Your task: Restate verbatim the lines between the one holding "base_tray();" and the one holding "for body, members", both included, and no others.

Given data:

┌──

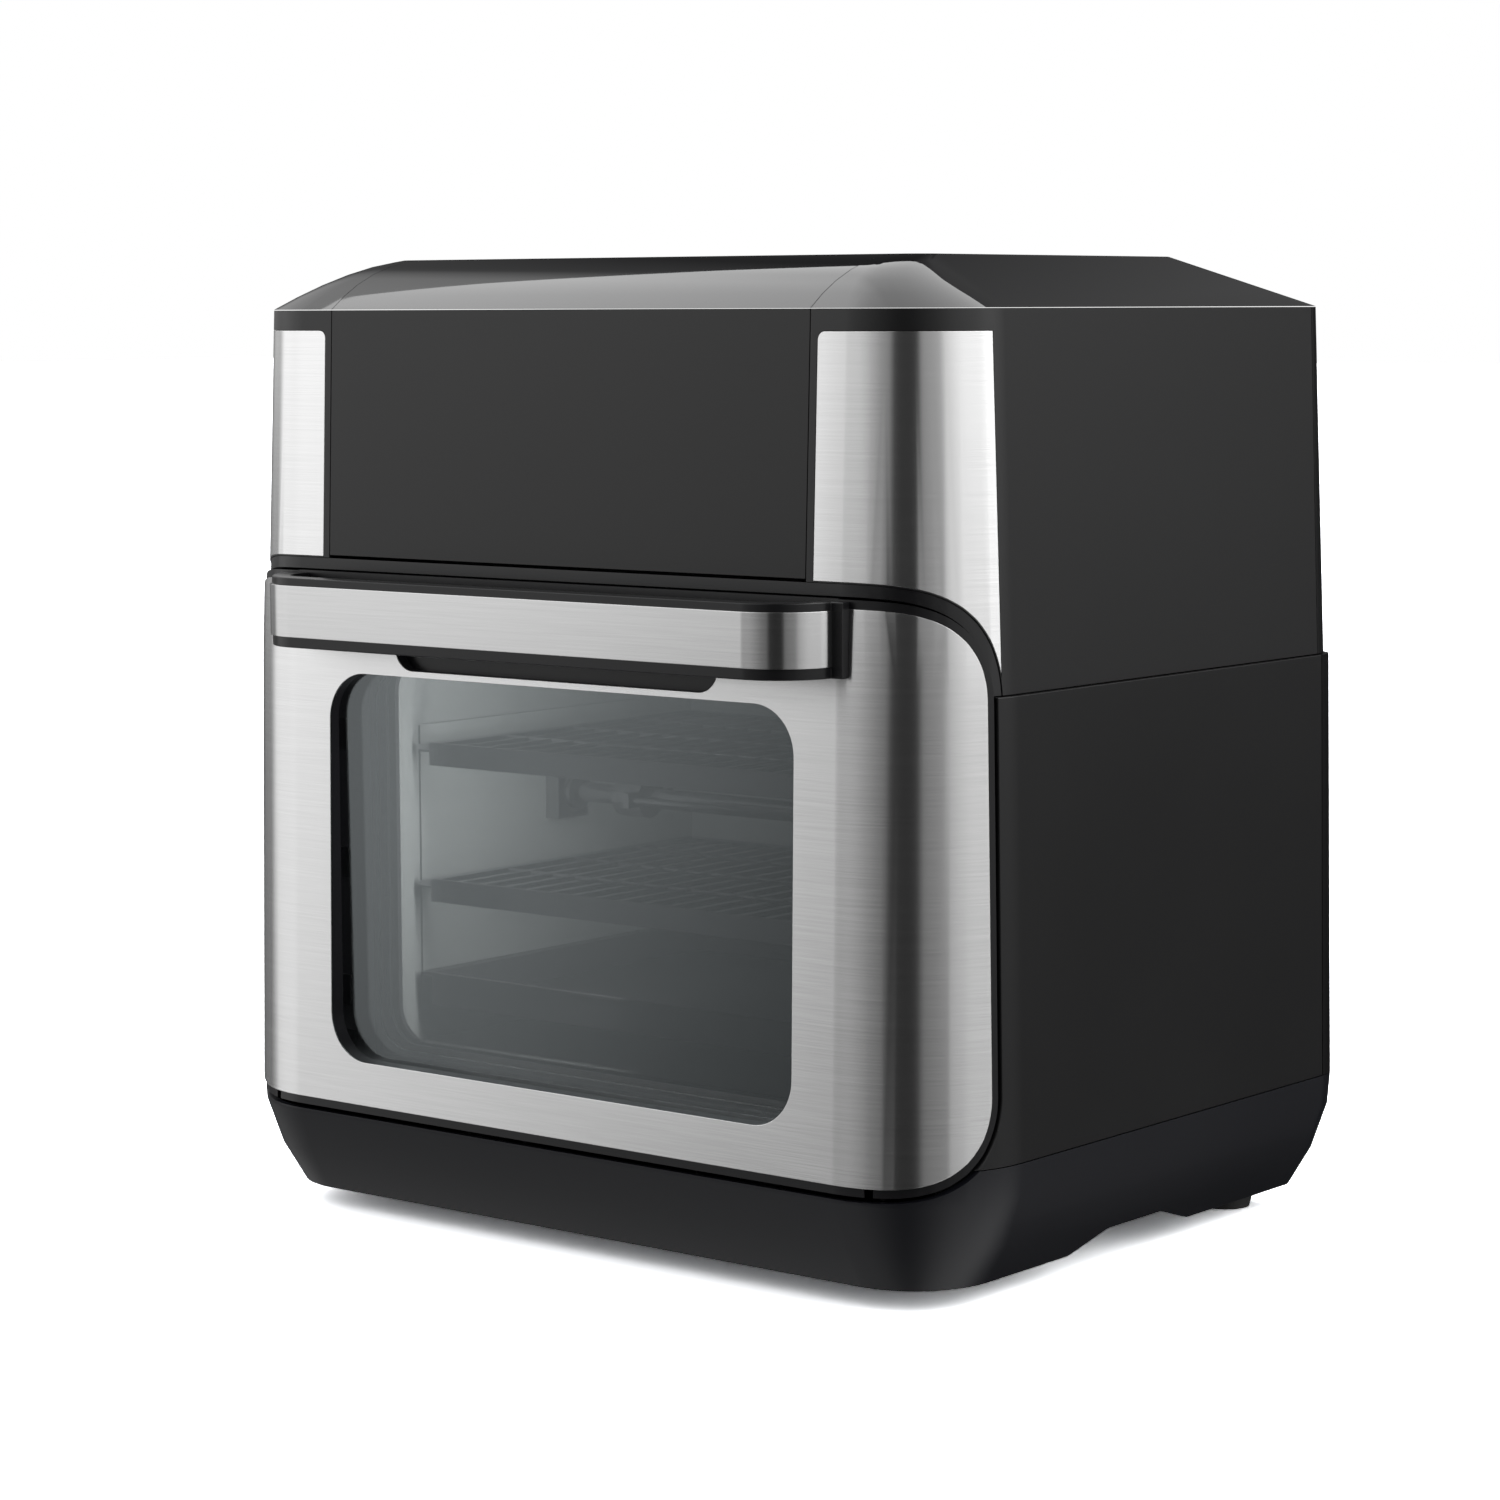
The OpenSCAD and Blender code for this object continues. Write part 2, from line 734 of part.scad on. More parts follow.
// One fork on the right of the spit: a hub, a cross piece and two pointed prongs
module fork()
    union() {
        difference() {
            union() {
                bar_x(fork_x, fork_x + hub_l, 0, spit_z, hub_r);
                box([fork_x, -prong_off - 3, spit_z - 3], [fork_x + 3, prong_off + 3, spit_z + 3]);
            }
            bar_x(fork_x - 1, fork_x + hub_l + 1, 0, spit_z, spit_r + run_gap);
            translate([fork_screw_x, 0, spit_z]) cylinder(r = screw_r + run_gap, h = 2 * hub_r);
        }
        for (y = [-prong_off, prong_off]) {
            bar_x(fork_x - prong_l, fork_x + 1, y, spit_z, 1.5);
            translate([fork_x - prong_l, y, spit_z]) rotate([0, -90, 0]) cylinder(r1 = 1.5, r2 = 0.3, h = 7);
        }
    }

module fork_right() place() color("#b9bbbe") fork();

module fork_left() place() color("#b9bbbe") mirror([1, 0, 0]) fork();

// The thumb screw that clamps a fork to the rod
module fork_screw()
    translate([fork_screw_x, 0, spit_z + spit_r + 0.1]) {
        cylinder(r = screw_r, h = hub_r - spit_r + 1);
        translate([0, 0, hub_r - spit_r + 0.6]) cylinder(r = 4.5, h = 2);
        translate([-1, -6, hub_r - spit_r + 2]) cube([2, 12, 5]);
    }

module fork_screw_right() place() color("#8c8e92") fork_screw();

module fork_screw_left() place() color("#8c8e92") mirror([1, 0, 0]) fork_screw();

// ---- electronics and small parts ----

module display_board() place() color("#1f5b3a")
    union() {
        box([-95, board_y, 270], [95, board_y + 1.6, 342]);
        box([-30, board_y + 1.6, 290], [30, board_y + 7, 320]);
        for (x = [-85 : 17 : 85]) bar_y(x, board_y - 2, board_y, 276, 4);
    }

module control_board() place() color("#1f5b3a")
    union() {
        box([-150, -50, roof_z + 12], [-100, 40, roof_z + 13.6]);
        box([-145, -40, roof_z + 13.6], [-120, -15, roof_z + 30]);
        for (y = [0, 18]) translate([-115, y, roof_z + 13]) cylinder(r = 6, h = 18);
        for (y = [-46, 36]) translate([-107, y, roof_z]) cylinder(r = 2, h = 12.5);
    }

module power_board() place() color("#2a6b46")
    union() {
        box([100, -50, roof_z + 12], [150, 40, roof_z + 13.6]);
        box([108, -40, roof_z + 13.6], [138, -8, roof_z + 38]);
        for (y = [8, 26]) translate([128, y, roof_z + 13]) cylinder(r = 7, h = 22);
        for (y = [-46, 36]) translate([107, y, roof_z]) cylinder(r = 2, h = 12.5);
    }

lamp_y = cavity_y1 - 35.4;
lamp_z = 205;
lens_r = 13;

module lamp_lens() place() color("#dfe6e8")
    union() {
        bar_x(cavity_x - 2, cavity_x + sheet, lamp_y, lamp_z, lens_r);
        bar_x(cavity_x - 3, cavity_x - 1.99, lamp_y, lamp_z, lens_r - 2);
    }

module cavity_lamp() place() color("#e8e2d0")
    union() {
        bar_x(cavity_x + sheet, cavity_x + 5, lamp_y, lamp_z, lens_r + 3);
        bar_x(cavity_x + 5, cavity_x + 30, lamp_y, lamp_z, 9);
    }

probe_x = 60;
probe_z = 205;
probe_r = 2.5;

module temperature_probe() place() color("#c0c2c5")
    union() {
        bar_y(probe_x, cavity_y1 - 22, cavity_y1 + sheet + 6, probe_z, probe_r);
        bar_y(probe_x, cavity_y1 + sheet, cavity_y1 + sheet + 4, probe_z, 6);
    }

module thermal_fuse() place() color("#d8d2c4")
    translate([pan_r - 27, cavity_mid - 25, pan_top])
        union() {
            cylinder(r = 8, h = 3);
            box([-14, -5, 0], [14, 5, 1.5]);
        }

switch_x = -corner_x - 6.5;
switch_z = door_top_c + 9.3;
plunger_r = 2;

module door_switch() place() color("#26262a")
    difference() {
        box([switch_x - 7, plate_y + plate_t, switch_z - 12], [switch_x + 7, plate_y + 24, switch_z + 8]);
        bar_y(switch_x, plate_y, plate_y + 16, switch_z, plunger_r + run_gap);
    }

module switch_plunger() place() color("#c43b2f")
    bar_y(switch_x, door_back + 0.4, plate_y + 12, switch_z, plunger_r);

module cord_gland() place() color("#161618")
    difference() {
        union() {
            bar_y(gland_x, gland_y - 14, gland_y - 1, gland_z, gland_r);
            bar_y(gland_x, gland_y - 14, gland_y - wall - 1.2, gland_z, gland_r + 3);
        }
        bar_y(gland_x, gland_y - 15, gland_y + 1, gland_z, cord_r);
    }

gland_y = body_d / 2 + out_at(gland_z);

module gasket() place() color("#3a3a3c")
    along_y(door_back + 0.4, plate_y)
        difference() {
            rounded_rect(-opening_x - 9, opening_low - 7, opening_x + 9, opening_top + 8, 20);
            rounded_rect(-opening_x - 3.5, opening_low - 1.5, opening_x + 3.5, opening_top + 2.5, 15);
        }

module hinge_arms() place() color("#77797d")
    both_sides()
        difference() {
            union() {
                bar_x(arm_x, arm_x + arm_t, hinge_y, hinge_z, arm_r);
                box([arm_x, hinge_y, hinge_z - arm_r], [arm_x + arm_t, plate_y, hinge_z + arm_r]);
                box([arm_x - 5, plate_y - 1.2, hinge_z - arm_r], [arm_x + arm_t + 5, plate_y, hinge_z + arm_r]);
            }
            bar_x(arm_x - 1, arm_x + arm_t + 1, hinge_y, hinge_z, pin_r + run_gap);
        }

// ---- door ----

module window(grow, y0, y1)
    along_y(y0, y1)
        rounded_rect(-window_x - grow, window_low - grow, window_x + grow, window_top + grow, window_r + grow);

module recess_outline(grow)
    rounded_rect(-recess_x - grow, recess_low - grow, recess_x + grow, recess_top + grow, 9 + grow);

module door_skin() place() color("#c6c7c8")
    difference() {
        intersection() {
            door_form(0);
            bay(door_r);
        }
        door_form(skin_t);
        window(0, -big, 0);
        along_y(-big, 0) recess_outline(0);
    }

module door_frame() place() color("#151517")
    difference() {
        union() {
            difference() {
                intersection() {
                    door_form(skin_t);
                    union() {
                        middle(wing_x, door_back - liner_t);
                        intersection() {
                            bay(edge_r);
                            both_sides() box([wing_x - wing_wall, -big, 0], [big, 0, big]);
                        }
                    }
                }
                intersection() {
                    door_form(frame_t);
                    union() {
                        middle(wing_x - wing_wall, 0, frame_wall);
                        intersection() {
                            bay(edge_r - frame_wall);
                            both_sides() box([wing_x, -big, 0], [big, 0, big]);
                        }
                    }
                }
            }
            window(2, door_face(window_top + 2) + skin_t + 0.1, glass_y);
            along_y(door_face(recess_top) + skin_t + 0.8, recess_back) recess_outline(recess_wall);
        }
        window(0, -big, 0);
        along_y(-big, recess_back - recess_wall) recess_outline(0);
        both_sides() hinge_slot();
    }

// Room in the door for a hinge arm and its blocks
module hinge_slot() {
    box([arm_x - 5, hinge_y - arm_r - 0.6, 0], [arm_x + arm_t + 5, 0, hinge_z + arm_r + 1]);
    bar_x(arm_x - 5, arm_x + arm_t + 5, hinge_y, hinge_z, arm_r + 0.6);
}

module door_liner() place() color("#a9abae")
    difference() {
        intersection() {
            middle(wing_x - wing_wall - 0.1, door_back);
            box([-big, door_back - liner_t, hinge_z], [big, door_back, big]);
        }
        along_y(-big, 0)
            rounded_rect(-opening_x, opening_low, opening_x, opening_top - 2, 14);
        both_sides() hinge_slot();
    }

module door_glass_outer() place() color("#56605f", 0.4)
    along_y(glass_y, glass_y + glass_t)
        rounded_rect(-window_x - 5, window_low - 5, window_x + 5, window_top + 0.7, 3);

module door_glass_inner() place() color("#56605f", 0.4)
    along_y(inner_glass_y, inner_glass_y + glass_t)
        rounded_rect(-window_x - 4, window_low - 4, window_x + 4, opening_top + 3, 3);

module glass_clips() place() color("#8c8e92")
    for (x = [-window_x - 5, window_x + 5], z = [90, 140, 190])
        box([x - 5, glass_y + glass_t, z - 6], [x + 5, glass_y + glass_t + 1.2, z + 6]);

// Two blocks on each side that hold the pin, seated on the door skin's inner face
module door_hinge_blocks() place() color("#6c6e72")
    both_sides()
        for (x = [arm_x - 4.6, arm_x + arm_t + 0.6])
            difference() {
                box([x, hinge_y - 4.6, hinge_z - 5], [x + 4, hinge_y + 8, hinge_z + arm_r + 1]);
                bar_x(x - 1, x + 5, hinge_y, hinge_z, pin_r);
            }

module hinge_pins() place() color("#c0c2c5")
    both_sides() bar_x(arm_x - 4.6, arm_x + arm_t + 4.6, hinge_y, hinge_z, pin_r);

// ---- handle ----

handle_x = handle_flat + bend_r;
leg_w = 4;
leg_reach = 4;
leg_y = -handle_front + handle_reach - leg_reach;
core_over = 3;

// Plan outline of the bar, bent back at both ends, set back from its front by depth
module bar_outline(depth) {
    translate([-handle_flat, -handle_front + depth]) square([2 * handle_flat, handle_reach]);
    translate([-handle_x + depth, -handle_front + bend_r])
        square([2 * (handle_x - depth), handle_reach - bend_r + leg_reach]);
    for (sx = [-1, 1])
        translate([sx * handle_flat, -handle_front + bend_r]) circle(r = bend_r - depth, $fn = 128);
}

module handle_core() place() color("#101012")
    difference() {
        translate([0, 0, handle_low - 4])
            linear_extrude(handle_h + 4 + core_over)
                difference() {
                    union() {
                        bar_outline(skin_t);
                        translate([-handle_x - leg_w, leg_y])
                            square([2 * (handle_x + leg_w), 2 * leg_reach]);
                    }
                    bar_outline(grip_t);
                    translate([-handle_x + grip_t, -handle_front + bend_r])
                        square([2 * (handle_x - grip_t), handle_reach]);
                }
        upper_form(-seam_step, seam_z, edge_z);
    }

module handle_skin() place() color("#cfd0d1")
    translate([0, 0, handle_low])
        linear_extrude(handle_h)
            difference() {
                bar_outline(0);
                bar_outline(skin_t);
                translate([-big, leg_y]) square([2 * big, big]);
            }

base_tray();
feet();
case_screws();
lower_side_left();
lower_side_right();
lower_rear_cover();
upper_side_left();
upper_side_right();
upper_rear_cover();
top_cover();
top_end_left();
top_end_right();
control_panel();
front_lip();
steel_strip_left();
steel_strip_right();
front_frame();
cavity();
rack_guides();
rack_upper();
rack_lower();
drip_tray();
fan_housing();
fan_guard();
heating_element();
motor_bracket();
fan_motor();
spit_motor();
spit_support();
display_board();
control_board();
power_board();
cavity_lamp();
lamp_lens();
temperature_probe();
thermal_fuse();
door_switch();
cord_gland();
hinge_arms();
gasket();
door_skin();
door_frame();
door_liner();
door_glass_outer();
door_glass_inner();
glass_clips();
door_hinge_blocks();
hinge_pins();
handle_core();
handle_skin();
spit_rod();
drive_socket();
fork_left();
fork_right();
fork_screw_left();
fork_screw_right();
fan_shaft();
convection_fan();
cooling_fan();
switch_plunger();
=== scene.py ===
import json
import math

import bpy
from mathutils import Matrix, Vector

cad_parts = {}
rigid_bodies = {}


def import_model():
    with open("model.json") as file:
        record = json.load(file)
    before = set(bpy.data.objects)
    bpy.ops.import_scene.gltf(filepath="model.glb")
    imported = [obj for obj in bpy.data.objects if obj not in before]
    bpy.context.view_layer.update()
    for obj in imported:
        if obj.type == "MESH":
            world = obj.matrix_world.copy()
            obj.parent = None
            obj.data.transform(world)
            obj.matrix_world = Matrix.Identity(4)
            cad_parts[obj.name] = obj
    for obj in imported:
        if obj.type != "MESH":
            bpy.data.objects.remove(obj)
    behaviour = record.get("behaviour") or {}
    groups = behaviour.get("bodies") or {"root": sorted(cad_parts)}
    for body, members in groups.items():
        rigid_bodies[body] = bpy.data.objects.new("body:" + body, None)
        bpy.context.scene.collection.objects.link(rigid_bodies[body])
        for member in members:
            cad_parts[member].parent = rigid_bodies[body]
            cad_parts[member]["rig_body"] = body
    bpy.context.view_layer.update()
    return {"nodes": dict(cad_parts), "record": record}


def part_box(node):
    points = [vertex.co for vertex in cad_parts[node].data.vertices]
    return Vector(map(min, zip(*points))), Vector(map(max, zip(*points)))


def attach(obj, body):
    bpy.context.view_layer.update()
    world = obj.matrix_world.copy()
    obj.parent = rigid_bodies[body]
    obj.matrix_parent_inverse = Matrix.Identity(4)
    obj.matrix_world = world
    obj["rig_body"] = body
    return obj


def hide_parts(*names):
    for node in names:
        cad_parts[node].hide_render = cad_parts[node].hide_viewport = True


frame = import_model()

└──

Task output:
base_tray();
feet();
case_screws();
lower_side_left();
lower_side_right();
lower_rear_cover();
upper_side_left();
upper_side_right();
upper_rear_cover();
top_cover();
top_end_left();
top_end_right();
control_panel();
front_lip();
steel_strip_left();
steel_strip_right();
front_frame();
cavity();
rack_guides();
rack_upper();
rack_lower();
drip_tray();
fan_housing();
fan_guard();
heating_element();
motor_bracket();
fan_motor();
spit_motor();
spit_support();
display_board();
control_board();
power_board();
cavity_lamp();
lamp_lens();
temperature_probe();
thermal_fuse();
door_switch();
cord_gland();
hinge_arms();
gasket();
door_skin();
door_frame();
door_liner();
door_glass_outer();
door_glass_inner();
glass_clips();
door_hinge_blocks();
hinge_pins();
handle_core();
handle_skin();
spit_rod();
drive_socket();
fork_left();
fork_right();
fork_screw_left();
fork_screw_right();
fan_shaft();
convection_fan();
cooling_fan();
switch_plunger();
=== scene.py ===
import json
import math

import bpy
from mathutils import Matrix, Vector

cad_parts = {}
rigid_bodies = {}


def import_model():
    with open("model.json") as file:
        record = json.load(file)
    before = set(bpy.data.objects)
    bpy.ops.import_scene.gltf(filepath="model.glb")
    imported = [obj for obj in bpy.data.objects if obj not in before]
    bpy.context.view_layer.update()
    for obj in imported:
        if obj.type == "MESH":
            world = obj.matrix_world.copy()
            obj.parent = None
            obj.data.transform(world)
            obj.matrix_world = Matrix.Identity(4)
            cad_parts[obj.name] = obj
    for obj in imported:
        if obj.type != "MESH":
            bpy.data.objects.remove(obj)
    behaviour = record.get("behaviour") or {}
    groups = behaviour.get("bodies") or {"root": sorted(cad_parts)}
    for body, members in groups.items():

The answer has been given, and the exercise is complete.